■ Task goal ■
Set down the material below in full, matching it exactly.

■ Information shown ■
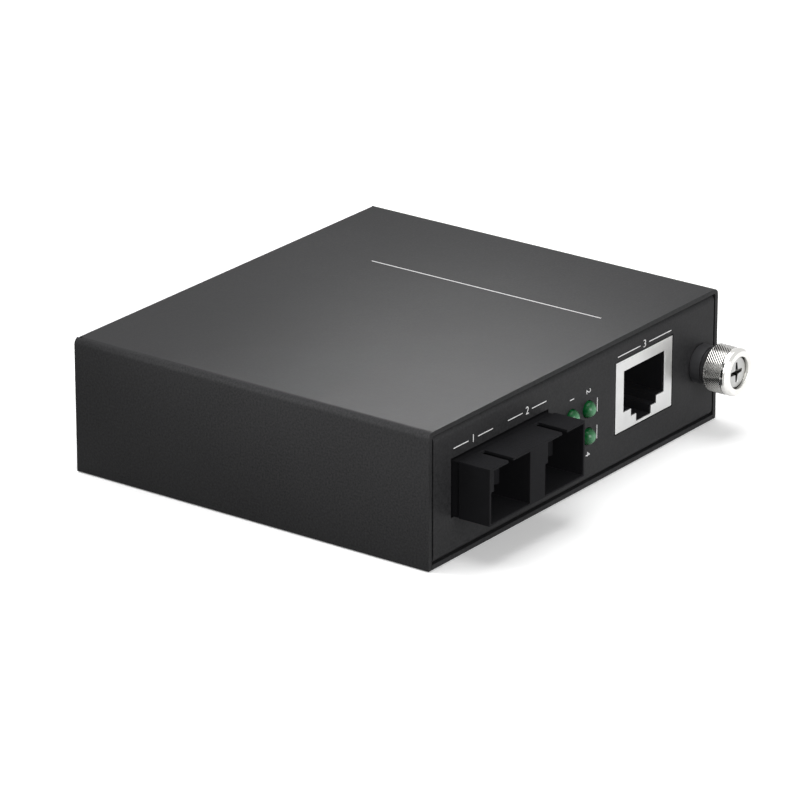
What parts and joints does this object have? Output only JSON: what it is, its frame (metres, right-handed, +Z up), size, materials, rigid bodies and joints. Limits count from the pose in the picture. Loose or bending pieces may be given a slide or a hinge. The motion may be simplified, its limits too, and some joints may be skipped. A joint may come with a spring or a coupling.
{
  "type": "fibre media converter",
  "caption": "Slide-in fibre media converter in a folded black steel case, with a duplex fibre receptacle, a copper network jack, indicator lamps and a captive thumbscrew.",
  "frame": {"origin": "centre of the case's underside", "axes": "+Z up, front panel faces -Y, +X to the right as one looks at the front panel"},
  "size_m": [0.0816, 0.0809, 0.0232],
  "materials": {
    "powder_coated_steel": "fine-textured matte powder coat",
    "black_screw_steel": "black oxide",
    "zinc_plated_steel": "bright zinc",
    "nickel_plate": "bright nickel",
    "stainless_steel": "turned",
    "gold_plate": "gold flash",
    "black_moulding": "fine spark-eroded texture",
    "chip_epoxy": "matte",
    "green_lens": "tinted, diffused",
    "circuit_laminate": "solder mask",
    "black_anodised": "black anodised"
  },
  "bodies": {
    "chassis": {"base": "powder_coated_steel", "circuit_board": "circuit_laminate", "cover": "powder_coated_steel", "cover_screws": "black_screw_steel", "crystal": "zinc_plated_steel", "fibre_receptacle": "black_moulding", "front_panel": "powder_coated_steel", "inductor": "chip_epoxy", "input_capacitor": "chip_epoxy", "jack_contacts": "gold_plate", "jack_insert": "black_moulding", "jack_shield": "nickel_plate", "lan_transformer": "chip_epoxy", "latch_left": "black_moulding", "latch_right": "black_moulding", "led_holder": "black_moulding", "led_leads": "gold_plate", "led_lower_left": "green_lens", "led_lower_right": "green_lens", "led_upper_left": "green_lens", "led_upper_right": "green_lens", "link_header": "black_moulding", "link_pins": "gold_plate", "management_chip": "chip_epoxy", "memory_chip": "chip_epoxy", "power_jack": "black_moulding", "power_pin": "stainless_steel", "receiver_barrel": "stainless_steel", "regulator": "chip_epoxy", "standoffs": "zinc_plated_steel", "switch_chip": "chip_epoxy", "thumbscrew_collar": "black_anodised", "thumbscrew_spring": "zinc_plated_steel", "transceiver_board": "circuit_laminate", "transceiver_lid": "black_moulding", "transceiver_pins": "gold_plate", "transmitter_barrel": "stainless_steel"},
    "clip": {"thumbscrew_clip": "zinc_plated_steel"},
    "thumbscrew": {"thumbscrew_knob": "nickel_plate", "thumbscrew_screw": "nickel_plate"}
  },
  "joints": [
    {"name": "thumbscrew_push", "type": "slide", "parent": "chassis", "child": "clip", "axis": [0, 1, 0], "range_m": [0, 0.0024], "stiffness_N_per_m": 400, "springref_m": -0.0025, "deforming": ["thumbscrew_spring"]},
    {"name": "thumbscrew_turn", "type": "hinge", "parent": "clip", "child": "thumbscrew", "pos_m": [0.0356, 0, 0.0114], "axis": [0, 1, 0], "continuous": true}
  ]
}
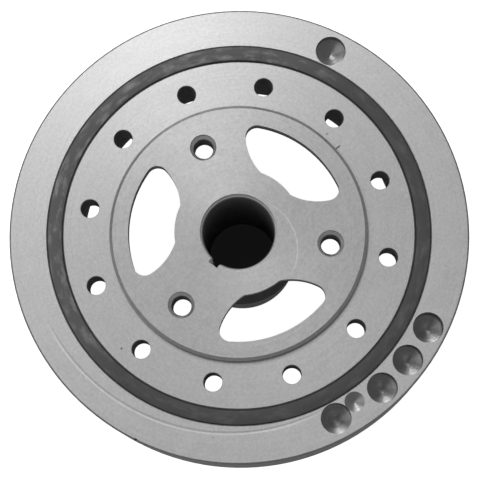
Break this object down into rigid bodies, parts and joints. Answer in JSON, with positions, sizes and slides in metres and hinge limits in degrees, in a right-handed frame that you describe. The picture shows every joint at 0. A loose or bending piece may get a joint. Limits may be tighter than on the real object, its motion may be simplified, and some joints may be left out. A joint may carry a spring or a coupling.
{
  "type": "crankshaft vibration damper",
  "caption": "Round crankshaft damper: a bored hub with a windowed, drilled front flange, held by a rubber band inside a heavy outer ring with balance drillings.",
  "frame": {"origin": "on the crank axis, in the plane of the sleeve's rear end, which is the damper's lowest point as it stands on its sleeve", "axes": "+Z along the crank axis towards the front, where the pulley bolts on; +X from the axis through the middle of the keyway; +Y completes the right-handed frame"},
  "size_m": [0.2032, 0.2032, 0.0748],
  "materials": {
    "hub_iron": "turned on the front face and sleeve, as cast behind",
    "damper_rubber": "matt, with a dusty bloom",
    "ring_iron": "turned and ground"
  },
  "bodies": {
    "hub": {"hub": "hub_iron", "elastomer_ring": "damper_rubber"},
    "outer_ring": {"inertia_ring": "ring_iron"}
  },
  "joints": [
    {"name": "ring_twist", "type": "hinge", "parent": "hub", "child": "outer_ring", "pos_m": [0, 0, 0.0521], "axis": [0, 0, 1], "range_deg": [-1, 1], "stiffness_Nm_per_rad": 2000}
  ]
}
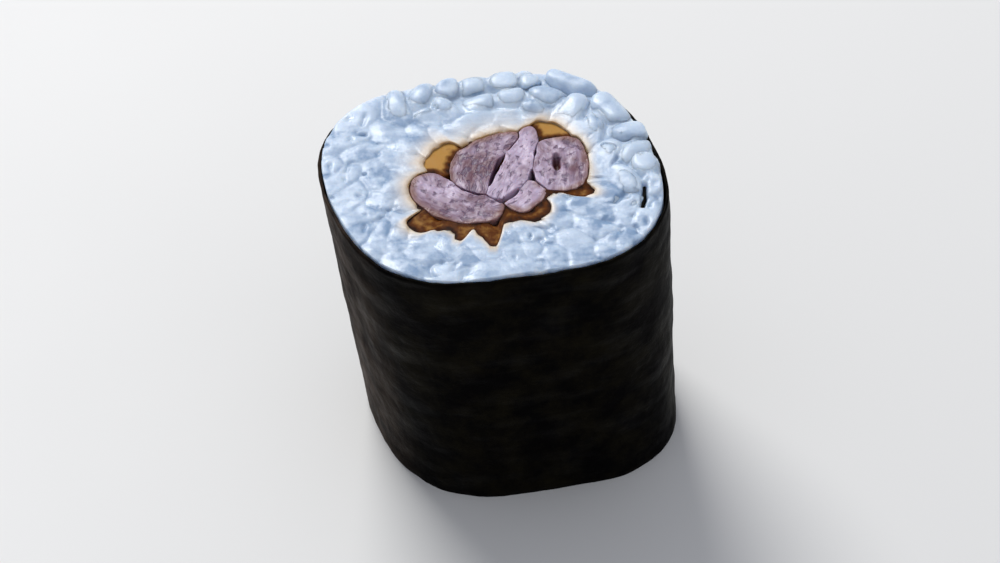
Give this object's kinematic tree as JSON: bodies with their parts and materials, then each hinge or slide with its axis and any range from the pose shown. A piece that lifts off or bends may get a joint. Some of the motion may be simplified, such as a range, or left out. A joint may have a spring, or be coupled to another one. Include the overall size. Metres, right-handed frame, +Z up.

■ Solution to this task ■
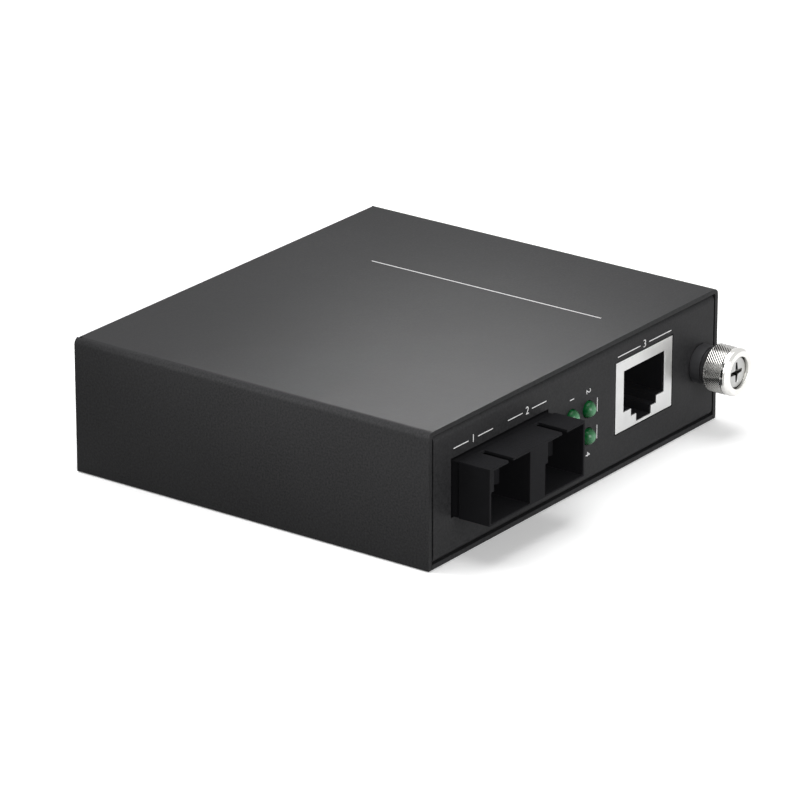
What parts and joints does this object have? Output only JSON: what it is, its frame (metres, right-handed, +Z up), size, materials, rigid bodies and joints. Limits count from the pose in the picture. Loose or bending pieces may be given a slide or a hinge. The motion may be simplified, its limits too, and some joints may be skipped. A joint may come with a spring or a coupling.
{
  "type": "fibre media converter",
  "caption": "Slide-in fibre media converter in a folded black steel case, with a duplex fibre receptacle, a copper network jack, indicator lamps and a captive thumbscrew.",
  "frame": {"origin": "centre of the case's underside", "axes": "+Z up, front panel faces -Y, +X to the right as one looks at the front panel"},
  "size_m": [0.0816, 0.0809, 0.0232],
  "materials": {
    "powder_coated_steel": "fine-textured matte powder coat",
    "black_screw_steel": "black oxide",
    "zinc_plated_steel": "bright zinc",
    "nickel_plate": "bright nickel",
    "stainless_steel": "turned",
    "gold_plate": "gold flash",
    "black_moulding": "fine spark-eroded texture",
    "chip_epoxy": "matte",
    "green_lens": "tinted, diffused",
    "circuit_laminate": "solder mask",
    "black_anodised": "black anodised"
  },
  "bodies": {
    "chassis": {"base": "powder_coated_steel", "circuit_board": "circuit_laminate", "cover": "powder_coated_steel", "cover_screws": "black_screw_steel", "crystal": "zinc_plated_steel", "fibre_receptacle": "black_moulding", "front_panel": "powder_coated_steel", "inductor": "chip_epoxy", "input_capacitor": "chip_epoxy", "jack_contacts": "gold_plate", "jack_insert": "black_moulding", "jack_shield": "nickel_plate", "lan_transformer": "chip_epoxy", "latch_left": "black_moulding", "latch_right": "black_moulding", "led_holder": "black_moulding", "led_leads": "gold_plate", "led_lower_left": "green_lens", "led_lower_right": "green_lens", "led_upper_left": "green_lens", "led_upper_right": "green_lens", "link_header": "black_moulding", "link_pins": "gold_plate", "management_chip": "chip_epoxy", "memory_chip": "chip_epoxy", "power_jack": "black_moulding", "power_pin": "stainless_steel", "receiver_barrel": "stainless_steel", "regulator": "chip_epoxy", "standoffs": "zinc_plated_steel", "switch_chip": "chip_epoxy", "thumbscrew_collar": "black_anodised", "thumbscrew_spring": "zinc_plated_steel", "transceiver_board": "circuit_laminate", "transceiver_lid": "black_moulding", "transceiver_pins": "gold_plate", "transmitter_barrel": "stainless_steel"},
    "clip": {"thumbscrew_clip": "zinc_plated_steel"},
    "thumbscrew": {"thumbscrew_knob": "nickel_plate", "thumbscrew_screw": "nickel_plate"}
  },
  "joints": [
    {"name": "thumbscrew_push", "type": "slide", "parent": "chassis", "child": "clip", "axis": [0, 1, 0], "range_m": [0, 0.0024], "stiffness_N_per_m": 400, "springref_m": -0.0025, "deforming": ["thumbscrew_spring"]},
    {"name": "thumbscrew_turn", "type": "hinge", "parent": "clip", "child": "thumbscrew", "pos_m": [0.0356, 0, 0.0114], "axis": [0, 1, 0], "continuous": true}
  ]
}
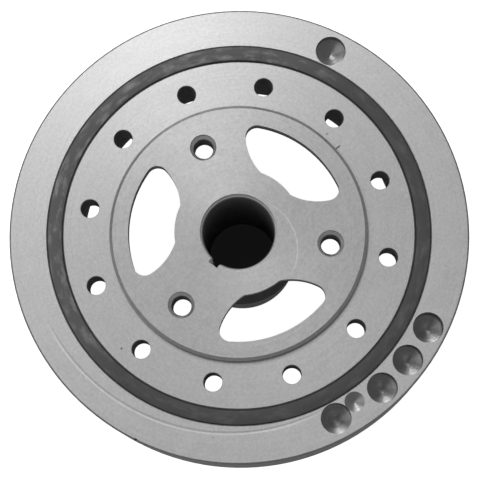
Break this object down into rigid bodies, parts and joints. Answer in JSON, with positions, sizes and slides in metres and hinge limits in degrees, in a right-handed frame that you describe. The picture shows every joint at 0. A loose or bending piece may get a joint. Limits may be tighter than on the real object, its motion may be simplified, and some joints may be left out. A joint may carry a spring or a coupling.
{
  "type": "crankshaft vibration damper",
  "caption": "Round crankshaft damper: a bored hub with a windowed, drilled front flange, held by a rubber band inside a heavy outer ring with balance drillings.",
  "frame": {"origin": "on the crank axis, in the plane of the sleeve's rear end, which is the damper's lowest point as it stands on its sleeve", "axes": "+Z along the crank axis towards the front, where the pulley bolts on; +X from the axis through the middle of the keyway; +Y completes the right-handed frame"},
  "size_m": [0.2032, 0.2032, 0.0748],
  "materials": {
    "hub_iron": "turned on the front face and sleeve, as cast behind",
    "damper_rubber": "matt, with a dusty bloom",
    "ring_iron": "turned and ground"
  },
  "bodies": {
    "hub": {"hub": "hub_iron", "elastomer_ring": "damper_rubber"},
    "outer_ring": {"inertia_ring": "ring_iron"}
  },
  "joints": [
    {"name": "ring_twist", "type": "hinge", "parent": "hub", "child": "outer_ring", "pos_m": [0, 0, 0.0521], "axis": [0, 0, 1], "range_deg": [-1, 1], "stiffness_Nm_per_rad": 2000}
  ]
}
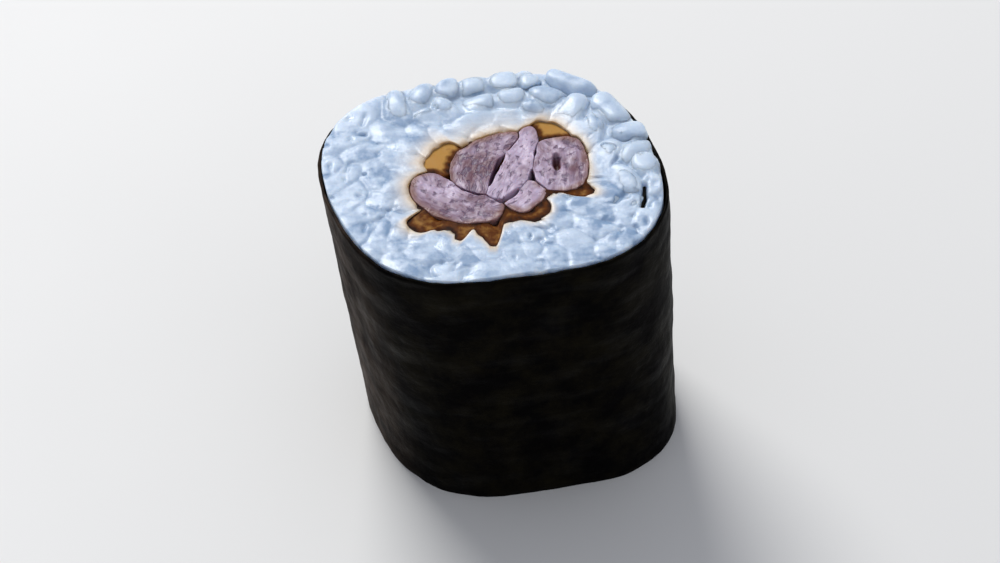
Give this object's kinematic tree as JSON: bodies with their parts and materials, then each hinge or slide with its axis and any range from the pose shown. A piece that lifts off or bends may get a joint. Some of the motion may be simplified, such as a range, or left out. A joint may have a spring, or be coupled to another one. Include the overall size. Metres, right-handed frame, +Z up.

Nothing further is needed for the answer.